▶ [TASK BRIEF]
Would you copy out the whole listing exactly as given?

▶ [SOURCE EXCERPT]
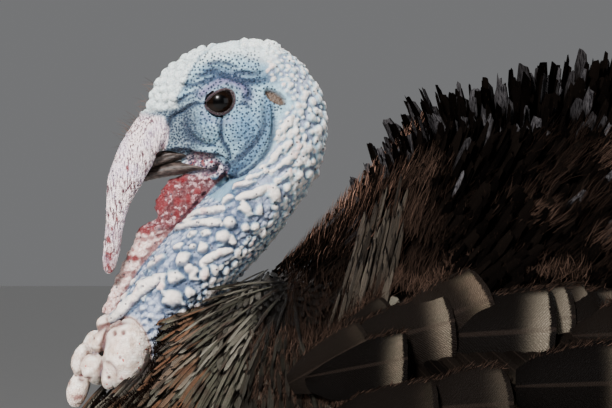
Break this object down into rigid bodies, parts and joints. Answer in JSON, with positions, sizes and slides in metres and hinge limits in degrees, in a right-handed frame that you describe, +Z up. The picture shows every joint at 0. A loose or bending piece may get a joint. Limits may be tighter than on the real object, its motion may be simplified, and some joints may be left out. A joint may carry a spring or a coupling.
{
  "type": "wild turkey model",
  "caption": "Life-size still model of a male wild turkey in strut: neck drawn back, wings lowered, tail fanned.",
  "frame": {"origin": "on the floor, under the middle of the bounding box, between the feet", "axes": "+Z up; the bird faces -X, its left side is at -Y and its tail is at +X"},
  "size_m": [0.659, 0.7696, 0.8088],
  "materials": {
    "face_skin": "matt",
    "neck_skin": "matt",
    "snood_skin": "matt",
    "dewlap_skin": "matt",
    "caruncle_skin": "satin",
    "bill": "horn",
    "eye": "wet gloss",
    "body_feather": "bronze sheen",
    "wing_covert": "bronze sheen",
    "wing_feather": "barred",
    "tail_feather": "barred",
    "tail_covert": "barred",
    "beard": "bristle",
    "leg_scale": "scaly",
    "claw": "horn"
  },
  "bodies": {
    "root": {"beard": "beard", "bill_lower": "bill", "bill_upper": "bill", "caruncle_front": "caruncle_skin", "caruncle_left": "caruncle_skin", "caruncle_ridge": "caruncle_skin", "caruncle_right": "caruncle_skin", "claw_left_hind": "claw", "claw_left_inner": "claw", "claw_left_middle": "claw", "claw_left_outer": "claw", "claw_right_hind": "claw", "claw_right_inner": "claw", "claw_right_middle": "claw", "claw_right_outer": "claw", "dewlap": "dewlap_skin", "eye_left": "eye", "eye_right": "eye", "foot_left": "leg_scale", "foot_right": "leg_scale", "head": "face_skin", "neck": "neck_skin", "shank_left": "leg_scale", "shank_right": "leg_scale", "snood": "snood_skin", "spur_left": "claw", "spur_right": "claw", "tail_coverts": "tail_covert", "tail_fan": "tail_feather", "thigh_left": "body_feather", "thigh_right": "body_feather", "trunk": "body_feather", "wing_left_arm": "wing_covert", "wing_left_primaries": "wing_feather", "wing_left_secondaries": "wing_feather", "wing_right_arm": "wing_covert", "wing_right_primaries": "wing_feather", "wing_right_secondaries": "wing_feather"}
  },
  "joints": []
}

▶ [TASK SOLUTION]
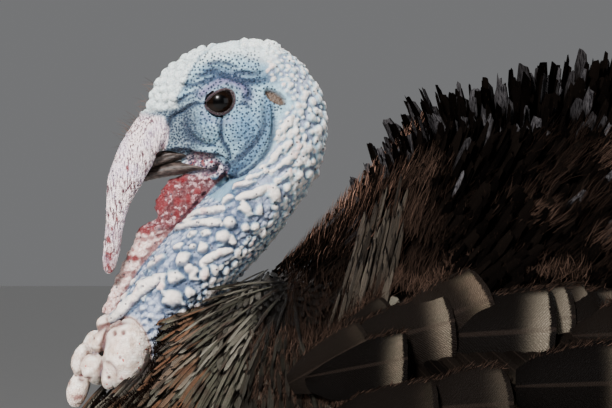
Break this object down into rigid bodies, parts and joints. Answer in JSON, with positions, sizes and slides in metres and hinge limits in degrees, in a right-handed frame that you describe, +Z up. The picture shows every joint at 0. A loose or bending piece may get a joint. Limits may be tighter than on the real object, its motion may be simplified, and some joints may be left out. A joint may carry a spring or a coupling.
{
  "type": "wild turkey model",
  "caption": "Life-size still model of a male wild turkey in strut: neck drawn back, wings lowered, tail fanned.",
  "frame": {"origin": "on the floor, under the middle of the bounding box, between the feet", "axes": "+Z up; the bird faces -X, its left side is at -Y and its tail is at +X"},
  "size_m": [0.659, 0.7696, 0.8088],
  "materials": {
    "face_skin": "matt",
    "neck_skin": "matt",
    "snood_skin": "matt",
    "dewlap_skin": "matt",
    "caruncle_skin": "satin",
    "bill": "horn",
    "eye": "wet gloss",
    "body_feather": "bronze sheen",
    "wing_covert": "bronze sheen",
    "wing_feather": "barred",
    "tail_feather": "barred",
    "tail_covert": "barred",
    "beard": "bristle",
    "leg_scale": "scaly",
    "claw": "horn"
  },
  "bodies": {
    "root": {"beard": "beard", "bill_lower": "bill", "bill_upper": "bill", "caruncle_front": "caruncle_skin", "caruncle_left": "caruncle_skin", "caruncle_ridge": "caruncle_skin", "caruncle_right": "caruncle_skin", "claw_left_hind": "claw", "claw_left_inner": "claw", "claw_left_middle": "claw", "claw_left_outer": "claw", "claw_right_hind": "claw", "claw_right_inner": "claw", "claw_right_middle": "claw", "claw_right_outer": "claw", "dewlap": "dewlap_skin", "eye_left": "eye", "eye_right": "eye", "foot_left": "leg_scale", "foot_right": "leg_scale", "head": "face_skin", "neck": "neck_skin", "shank_left": "leg_scale", "shank_right": "leg_scale", "snood": "snood_skin", "spur_left": "claw", "spur_right": "claw", "tail_coverts": "tail_covert", "tail_fan": "tail_feather", "thigh_left": "body_feather", "thigh_right": "body_feather", "trunk": "body_feather", "wing_left_arm": "wing_covert", "wing_left_primaries": "wing_feather", "wing_left_secondaries": "wing_feather", "wing_right_arm": "wing_covert", "wing_right_primaries": "wing_feather", "wing_right_secondaries": "wing_feather"}
  },
  "joints": []
}